Stated problem: Please repeat the records exactly from their first line, finishing at the line containing "import math" and including it.

Records with modeling code:
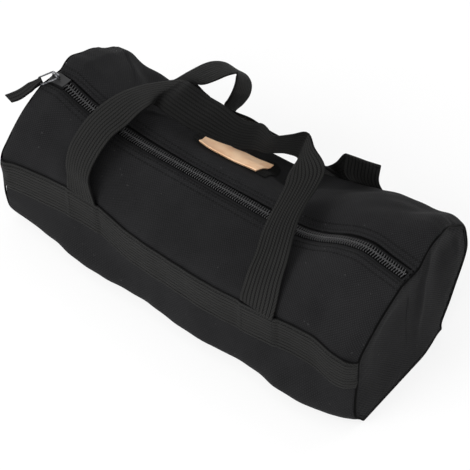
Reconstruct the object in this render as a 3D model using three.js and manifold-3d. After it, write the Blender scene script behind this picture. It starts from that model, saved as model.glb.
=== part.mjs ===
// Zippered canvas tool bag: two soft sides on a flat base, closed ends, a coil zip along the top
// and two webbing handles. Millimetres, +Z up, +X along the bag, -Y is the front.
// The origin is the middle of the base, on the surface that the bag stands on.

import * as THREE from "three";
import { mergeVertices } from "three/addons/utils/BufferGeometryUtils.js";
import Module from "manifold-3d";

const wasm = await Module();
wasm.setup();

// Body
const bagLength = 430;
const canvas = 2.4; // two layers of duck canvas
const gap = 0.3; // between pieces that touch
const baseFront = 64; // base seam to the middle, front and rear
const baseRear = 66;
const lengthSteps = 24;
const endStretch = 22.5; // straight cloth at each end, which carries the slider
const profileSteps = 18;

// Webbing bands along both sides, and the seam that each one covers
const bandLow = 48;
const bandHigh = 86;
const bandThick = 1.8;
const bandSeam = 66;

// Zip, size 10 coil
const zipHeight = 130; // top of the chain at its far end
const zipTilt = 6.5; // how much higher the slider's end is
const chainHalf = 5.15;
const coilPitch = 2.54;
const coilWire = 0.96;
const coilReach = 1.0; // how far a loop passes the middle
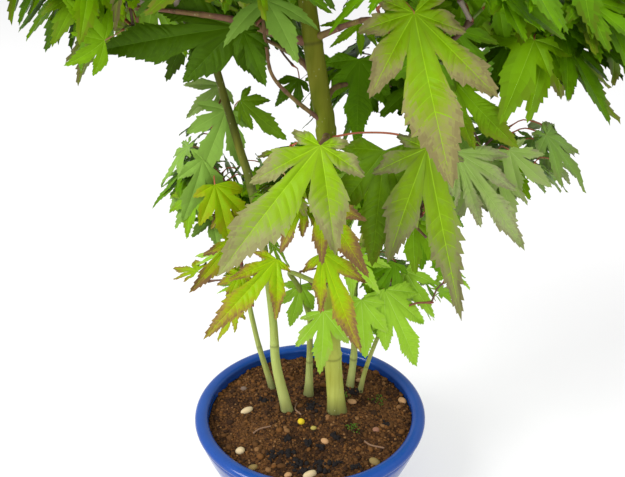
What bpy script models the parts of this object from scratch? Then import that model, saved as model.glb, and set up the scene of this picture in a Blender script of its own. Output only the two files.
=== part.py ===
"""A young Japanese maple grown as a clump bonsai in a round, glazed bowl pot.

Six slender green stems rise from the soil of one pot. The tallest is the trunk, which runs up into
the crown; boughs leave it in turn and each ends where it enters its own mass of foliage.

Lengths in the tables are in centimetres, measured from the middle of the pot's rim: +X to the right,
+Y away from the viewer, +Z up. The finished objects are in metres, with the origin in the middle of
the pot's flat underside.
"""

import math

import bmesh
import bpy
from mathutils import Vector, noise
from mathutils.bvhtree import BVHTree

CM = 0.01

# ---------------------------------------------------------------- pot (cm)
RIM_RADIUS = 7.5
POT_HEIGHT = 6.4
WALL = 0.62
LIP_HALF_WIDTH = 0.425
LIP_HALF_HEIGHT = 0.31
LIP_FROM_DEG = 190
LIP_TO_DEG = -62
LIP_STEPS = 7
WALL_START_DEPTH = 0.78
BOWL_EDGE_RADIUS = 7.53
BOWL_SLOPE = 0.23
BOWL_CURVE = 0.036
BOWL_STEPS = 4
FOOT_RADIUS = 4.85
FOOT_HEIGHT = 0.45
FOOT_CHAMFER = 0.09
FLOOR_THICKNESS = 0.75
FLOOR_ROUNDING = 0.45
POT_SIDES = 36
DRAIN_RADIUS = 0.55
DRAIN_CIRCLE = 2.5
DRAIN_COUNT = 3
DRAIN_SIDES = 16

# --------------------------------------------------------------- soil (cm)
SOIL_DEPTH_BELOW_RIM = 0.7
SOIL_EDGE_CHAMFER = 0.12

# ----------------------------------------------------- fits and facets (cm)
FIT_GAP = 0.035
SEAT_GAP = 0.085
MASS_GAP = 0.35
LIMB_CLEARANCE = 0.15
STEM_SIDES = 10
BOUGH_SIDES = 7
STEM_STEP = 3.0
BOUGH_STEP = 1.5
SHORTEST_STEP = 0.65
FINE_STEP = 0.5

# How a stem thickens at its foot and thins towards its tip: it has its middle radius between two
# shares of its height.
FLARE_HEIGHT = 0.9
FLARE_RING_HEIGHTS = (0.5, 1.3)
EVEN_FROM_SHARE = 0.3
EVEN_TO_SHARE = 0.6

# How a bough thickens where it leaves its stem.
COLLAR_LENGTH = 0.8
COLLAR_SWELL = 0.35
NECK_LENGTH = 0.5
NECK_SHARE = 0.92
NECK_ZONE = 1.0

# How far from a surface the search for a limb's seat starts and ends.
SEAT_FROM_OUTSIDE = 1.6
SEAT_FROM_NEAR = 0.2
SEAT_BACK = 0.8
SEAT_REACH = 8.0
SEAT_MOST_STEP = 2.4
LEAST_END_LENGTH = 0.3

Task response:
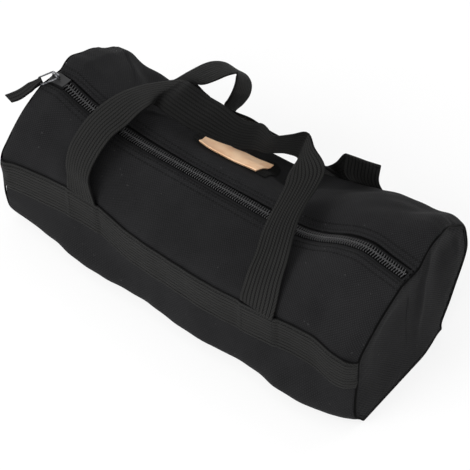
Reconstruct the object in this render as a 3D model using three.js and manifold-3d. After it, write the Blender scene script behind this picture. It starts from that model, saved as model.glb.
=== part.mjs ===
// Zippered canvas tool bag: two soft sides on a flat base, closed ends, a coil zip along the top
// and two webbing handles. Millimetres, +Z up, +X along the bag, -Y is the front.
// The origin is the middle of the base, on the surface that the bag stands on.

import * as THREE from "three";
import { mergeVertices } from "three/addons/utils/BufferGeometryUtils.js";
import Module from "manifold-3d";

const wasm = await Module();
wasm.setup();

// Body
const bagLength = 430;
const canvas = 2.4; // two layers of duck canvas
const gap = 0.3; // between pieces that touch
const baseFront = 64; // base seam to the middle, front and rear
const baseRear = 66;
const lengthSteps = 24;
const endStretch = 22.5; // straight cloth at each end, which carries the slider
const profileSteps = 18;

// Webbing bands along both sides, and the seam that each one covers
const bandLow = 48;
const bandHigh = 86;
const bandThick = 1.8;
const bandSeam = 66;

// Zip, size 10 coil
const zipHeight = 130; // top of the chain at its far end
const zipTilt = 6.5; // how much higher the slider's end is
const chainHalf = 5.15;
const coilPitch = 2.54;
const coilWire = 0.96;
const coilReach = 1.0; // how far a loop passes the middle
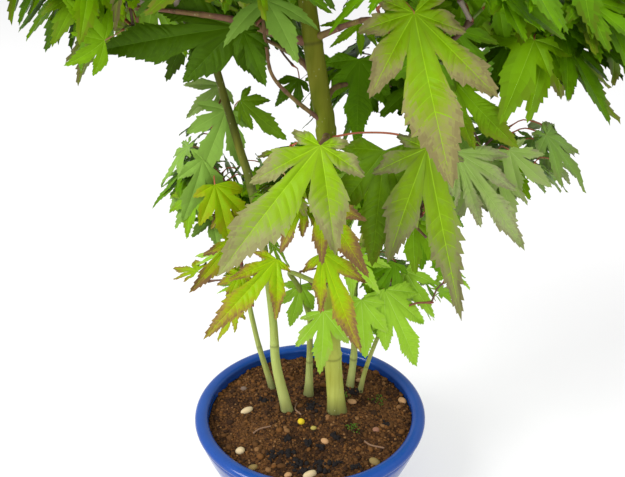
What bpy script models the parts of this object from scratch? Then import that model, saved as model.glb, and set up the scene of this picture in a Blender script of its own. Output only the two files.
=== part.py ===
"""A young Japanese maple grown as a clump bonsai in a round, glazed bowl pot.

Six slender green stems rise from the soil of one pot. The tallest is the trunk, which runs up into
the crown; boughs leave it in turn and each ends where it enters its own mass of foliage.

Lengths in the tables are in centimetres, measured from the middle of the pot's rim: +X to the right,
+Y away from the viewer, +Z up. The finished objects are in metres, with the origin in the middle of
the pot's flat underside.
"""

import math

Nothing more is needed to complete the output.